Passengers flying from Britain to New Zealand will be hit hard by a new tax on air travel.
British finance minister Alistair Darling announced as part of an economic stimulus package on Monday that the current air passenger duty (APD) would become a four-tier system based on distance travelled.
Those flying the farthest and having the biggest environmental impact will pay more, with travellers coming to New Zealand forking out nearly $240 in passenger tax in two years' time.
New Zealand Prime Minister John Key is due to meet his British counterpart Gordon Brown in London overnight and the issue is likely to be raised.
Mr Key has also taken on the tourism portfolio and has identified the need to increase tourist numbers as an important driver of economic growth in New Zealand.
According to the Tourism Ministry, 288,823 people from Britain visited New Zealand in the year ended October.
The tax would also hit New Zealanders and others flying from that country to New Zealand.
The tax was announced as part of the British government's 20 billion pound ($56.3 billion) package to rescue the flagging economy.

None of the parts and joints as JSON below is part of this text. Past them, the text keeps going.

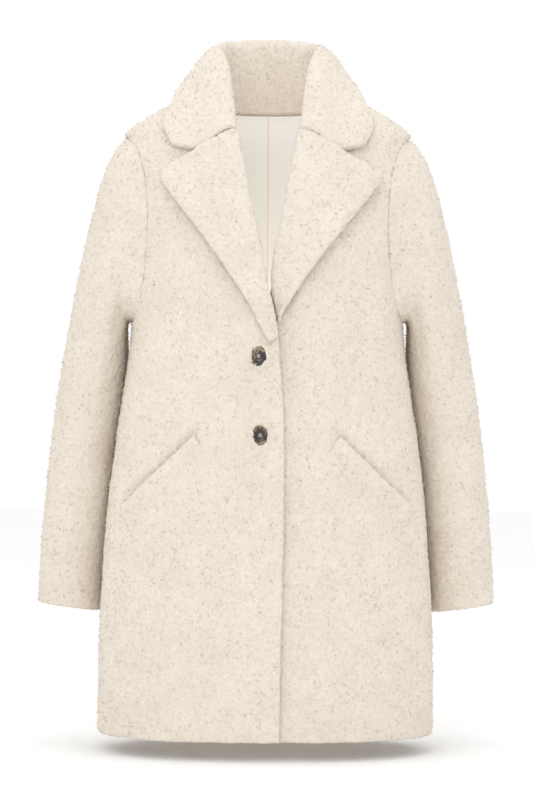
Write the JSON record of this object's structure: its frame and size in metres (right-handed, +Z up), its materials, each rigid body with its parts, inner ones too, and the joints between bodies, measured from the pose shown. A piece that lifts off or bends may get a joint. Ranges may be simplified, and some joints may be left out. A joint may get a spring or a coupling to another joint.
{
  "type": "faux fur coat",
  "caption": "Hollow thigh-length teddy fur coat with notched lapels, a high turned collar, slanted welt pockets and a buttoned front, hanging filled out with open neck, cuffs and hem.",
  "frame": {"origin": "middle of the neck opening, level with the tops of the shoulder seams, where the wearer's shoulders hold the coat up", "axes": "+Z up along the coat's length, the front faces -Y, +X to the viewer's right (the wearer's left)"},
  "size_m": [0.575, 0.2685, 0.87],
  "materials": {
    "fur": "short curly pile, matt",
    "lining": "satin",
    "button": "polished mottled horn look"
  },
  "bodies": {
    "root": {"front_right": "fur", "front_left": "fur", "back": "fur", "sleeve_left": "fur", "sleeve_right": "fur", "collar": "fur", "lapel_right": "fur", "lapel_left": "fur", "pocket_welt_right": "fur", "pocket_welt_left": "fur", "back_lining": "lining", "button_upper": "button", "button_lower": "button"}
  },
  "joints": []
}
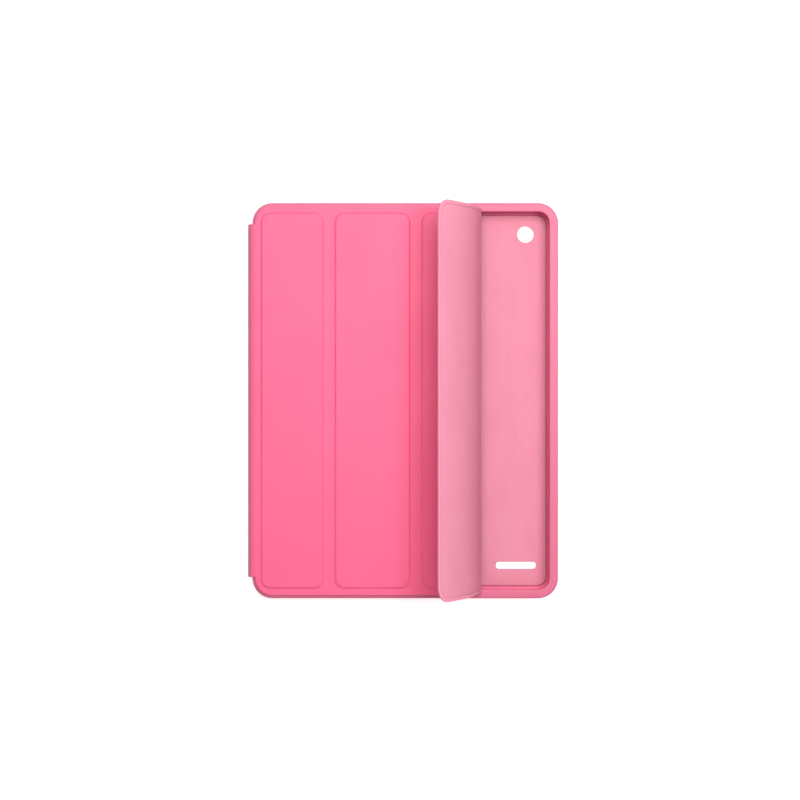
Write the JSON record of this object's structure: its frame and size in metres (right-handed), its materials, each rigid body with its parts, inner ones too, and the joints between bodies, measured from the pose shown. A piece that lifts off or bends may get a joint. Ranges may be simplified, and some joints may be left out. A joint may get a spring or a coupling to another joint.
{
  "type": "tablet case",
  "caption": "Book-style tablet case with a rigid leather-wrapped tray, a flexible spine and a folding four-panel cover.",
  "frame": {"origin": "centre of the tray's flat back, which the case lies on", "axes": "+Z out of the cover, away from the back; +Y towards the top edge; +X from the spine to the tray's free side"},
  "size_m": [0.1942, 0.2475, 0.0525],
  "materials": {
    "leather": "smooth fine-grained pink leather, semi-matt",
    "microfibre": "short-napped pale pink microfibre",
    "tray_plastic": "moulded, fine texture",
    "key_plastic": "moulded, satin",
    "board": "pressed fibre board",
    "magnet": "nickel plated"
  },
  "bodies": {
    "shell": {"back_plate": "tray_plastic", "wall_frame": "tray_plastic", "lip_frame": "tray_plastic", "shell_skin": "leather", "shell_lining": "microfibre"},
    "power_key": {"power_key": "key_plastic"},
    "volume_up_key": {"volume_up_key": "key_plastic"},
    "volume_down_key": {"volume_down_key": "key_plastic"},
    "spine": {"spine_skin": "leather", "spine_board": "board", "spine_lining": "microfibre", "rear_hinge_strip": "leather"},
    "panel_1": {"panel_1_skin": "leather", "panel_1_board": "board", "panel_1_lining": "microfibre", "front_hinge_strip": "leather", "stand_magnet_1": "magnet", "stand_magnet_2": "magnet", "stand_magnet_3": "magnet"},
    "panel_2": {"panel_2_skin": "leather", "panel_2_board": "board", "panel_2_lining": "microfibre", "fold_1_skin": "leather", "fold_1_lining": "microfibre"},
    "panel_3": {"panel_3_skin": "leather", "panel_3_board": "board", "panel_3_lining": "microfibre", "fold_2_skin": "leather", "fold_2_lining": "microfibre", "fold_3_skin": "leather", "fold_3_lining": "microfibre"},
    "panel_4": {"panel_4_skin": "leather", "panel_4_board": "board", "panel_4_lining": "microfibre", "latch_magnet_1": "magnet", "latch_magnet_2": "magnet", "latch_magnet_3": "magnet", "latch_magnet_4": "magnet", "latch_magnet_5": "magnet", "latch_magnet_6": "magnet", "wake_magnet": "magnet"}
  },
  "joints": [
    {"name": "spine_hinge", "type": "hinge", "parent": "shell", "child": "spine", "pos_m": [-0.097, 0, 0.0019], "axis": [0, -1, 0], "range_deg": [0, 90], "deforming": ["rear_hinge_strip"]},
    {"name": "cover_hinge", "type": "hinge", "parent": "spine", "child": "panel_1", "pos_m": [-0.097, 0, 0.0142], "axis": [0, -1, 0], "range_deg": [0, 90], "deforming": ["front_hinge_strip"]},
    {"name": "fold_1", "type": "hinge", "parent": "panel_1", "child": "panel_2", "pos_m": [-0.0474, 0, 0.0148], "axis": [0, 1, 0], "range_deg": [-133, 0], "deforming": ["fold_1_skin", "fold_1_lining"]},
    {"name": "fold_2", "type": "hinge", "parent": "panel_2", "child": "panel_3", "pos_m": [0.0066, 0, 0.0148], "axis": [0, 1, 0], "range_deg": [-100, 0], "deforming": ["fold_2_skin", "fold_2_lining"]},
    {"name": "fold_3", "type": "hinge", "parent": "panel_3", "child": "panel_4", "pos_m": [0.047, 0, 0.0148], "axis": [0, 1, 0], "range_deg": [-8, 127], "deforming": ["fold_3_skin", "fold_3_lining"]},
    {"name": "power_press", "type": "slide", "parent": "shell", "child": "power_key", "axis": [0, -1, 0], "range_m": [0, 0.0005], "stiffness_N_per_m": 400},
    {"name": "volume_up_press", "type": "slide", "parent": "shell", "child": "volume_up_key", "axis": [-1, 0, 0], "range_m": [0, 0.0005], "stiffness_N_per_m": 400},
    {"name": "volume_down_press", "type": "slide", "parent": "shell", "child": "volume_down_key", "axis": [-1, 0, 0], "range_m": [0, 0.0005], "stiffness_N_per_m": 400}
  ]
}
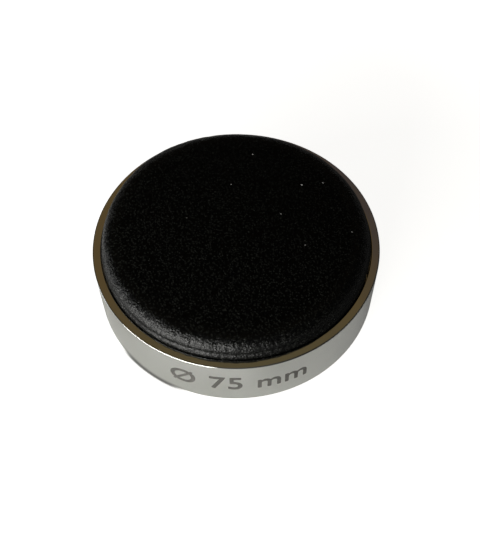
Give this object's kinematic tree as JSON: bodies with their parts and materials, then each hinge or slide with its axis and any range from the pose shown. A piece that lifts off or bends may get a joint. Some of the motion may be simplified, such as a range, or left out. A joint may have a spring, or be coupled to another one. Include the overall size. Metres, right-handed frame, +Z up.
{
  "type": "watchmaker's casing cushion",
  "caption": "Round casing cushion: a heavy polished metal ring holding a slightly domed, leather-covered gel pad that supports a watch while its case is closed.",
  "frame": {"origin": "on the bench under the centre of the cushion, on the foot's lower face", "axes": "+Z up along the turning axis, out of the pad; X and Y lie in the bench's plane"},
  "size_m": [0.075, 0.075, 0.0219],
  "materials": {
    "polished_ring": "turned and polished, with fine concentric lines on the rim",
    "black_leather": "smooth fine-grained leather, satin sheen, small wrinkles round the shoulder",
    "thread": "waxed thread",
    "gel_film": "clear flexible film",
    "gel": "soft clear gel",
    "foam": "firm closed-cell foam",
    "carrier_plastic": "moulded",
    "insert_brass": "turned",
    "screw_steel": "zinc-plated",
    "plate_steel": "turned",
    "adhesive_tape": "double-sided tape",
    "foot_rubber": "fine matt texture"
  },
  "bodies": {
    "root": {"outer_ring": "polished_ring", "leather_cover": "black_leather", "gathering_thread": "thread", "gel_film_upper": "gel_film", "gel_pad": "gel", "gel_film_lower": "gel_film", "foam_layer": "foam", "pad_carrier": "carrier_plastic", "thread_insert_1": "insert_brass", "thread_insert_2": "insert_brass", "thread_insert_3": "insert_brass", "base_screw_1": "screw_steel", "base_screw_2": "screw_steel", "base_screw_3": "screw_steel", "base_plate": "plate_steel", "foot_adhesive": "adhesive_tape", "anti_slip_foot": "foot_rubber"}
  },
  "joints": []
}
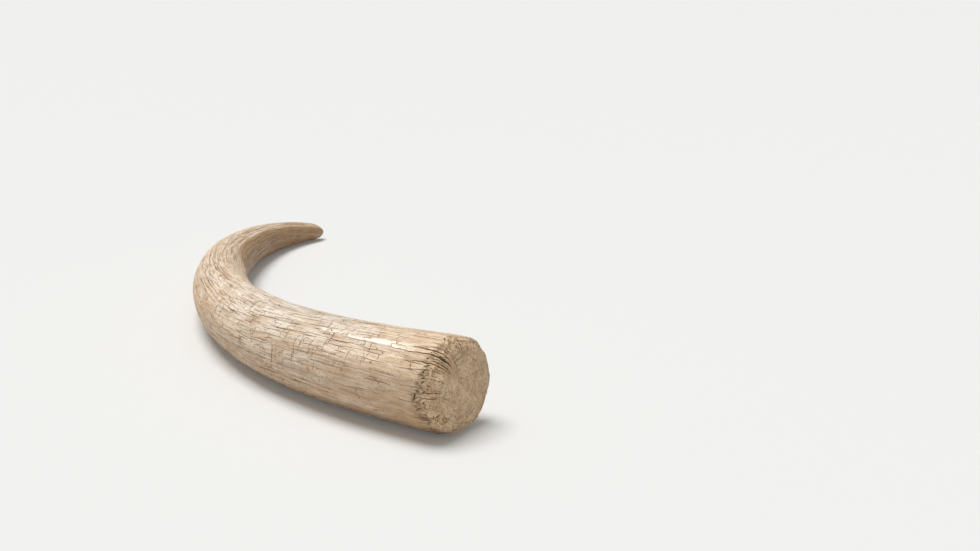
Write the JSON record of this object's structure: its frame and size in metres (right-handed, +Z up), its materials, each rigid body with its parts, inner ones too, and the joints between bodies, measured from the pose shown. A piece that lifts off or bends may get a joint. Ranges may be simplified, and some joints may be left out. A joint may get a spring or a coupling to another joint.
{
  "type": "mammoth tusk",
  "caption": "Weathered fossil tusk lying on its side: a long tapering curve with drying cracks, a blunt rounded tip and a rough broken face at the thick end.",
  "frame": {"origin": "on the floor, under the middle of the bounding box of the tusk as it lies", "axes": "+Z up; +Y along the longest extent, from the thick broken end towards the tip end; +X across, so that the curve's hollow side faces +X"},
  "size_m": [0.7846, 1.684, 0.2053],
  "materials": {
    "weathered_ivory": "dry weathered ivory: pale brown, nearly matt, with a soft sheen on the smoothest skin and dark drying cracks"
  },
  "bodies": {
    "root": {"tusk": "weathered_ivory"}
  },
  "joints": []
}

Measures also included slashing Value Added Tax on goods and services by 2.5 per cent to 15 per cent.
Mr Darling said while there was cross-party support last year for a reform of APD to a tax per plane in a bid to address carbon emissions, such a move could prove detrimental in the current economic climate.
"This proposal could harm the aviation industry at a time when it is facing huge problems," Mr Darling said.
"So instead I have decided to reform APD into a four-band system ensuring those that travel further and have a larger environmental impact meet that cost."
APD is currently levied at 10 pounds ($28.28) on economy flights within Europe and 40 pounds ($113.12) beyond, with premium seats taxed at double those rates.
Under the changes, charges will be levied across four bands from November 2009.
Band A covers Europe, band B extends to destinations such as Egypt, Bahrain and the United States, band C takes in the Caribbean, and band D includes Australia and New Zealand.
Total APD on a band D flight will be 55 pounds ($155.54) from next November and 85 pounds ($240.38) a year later.
Delivering the budget report, Mr Darling forecast the British economy would shrink in 2009 before recovering in 2010 and said the Labour government was acting now to allow the country to emerge stronger from the downturn.
Britain's economy is teetering on the brink of recession after shrinking in the third quarter of 2008, slammed by the global credit crunch, a slumping property market and chaos on world financial markets.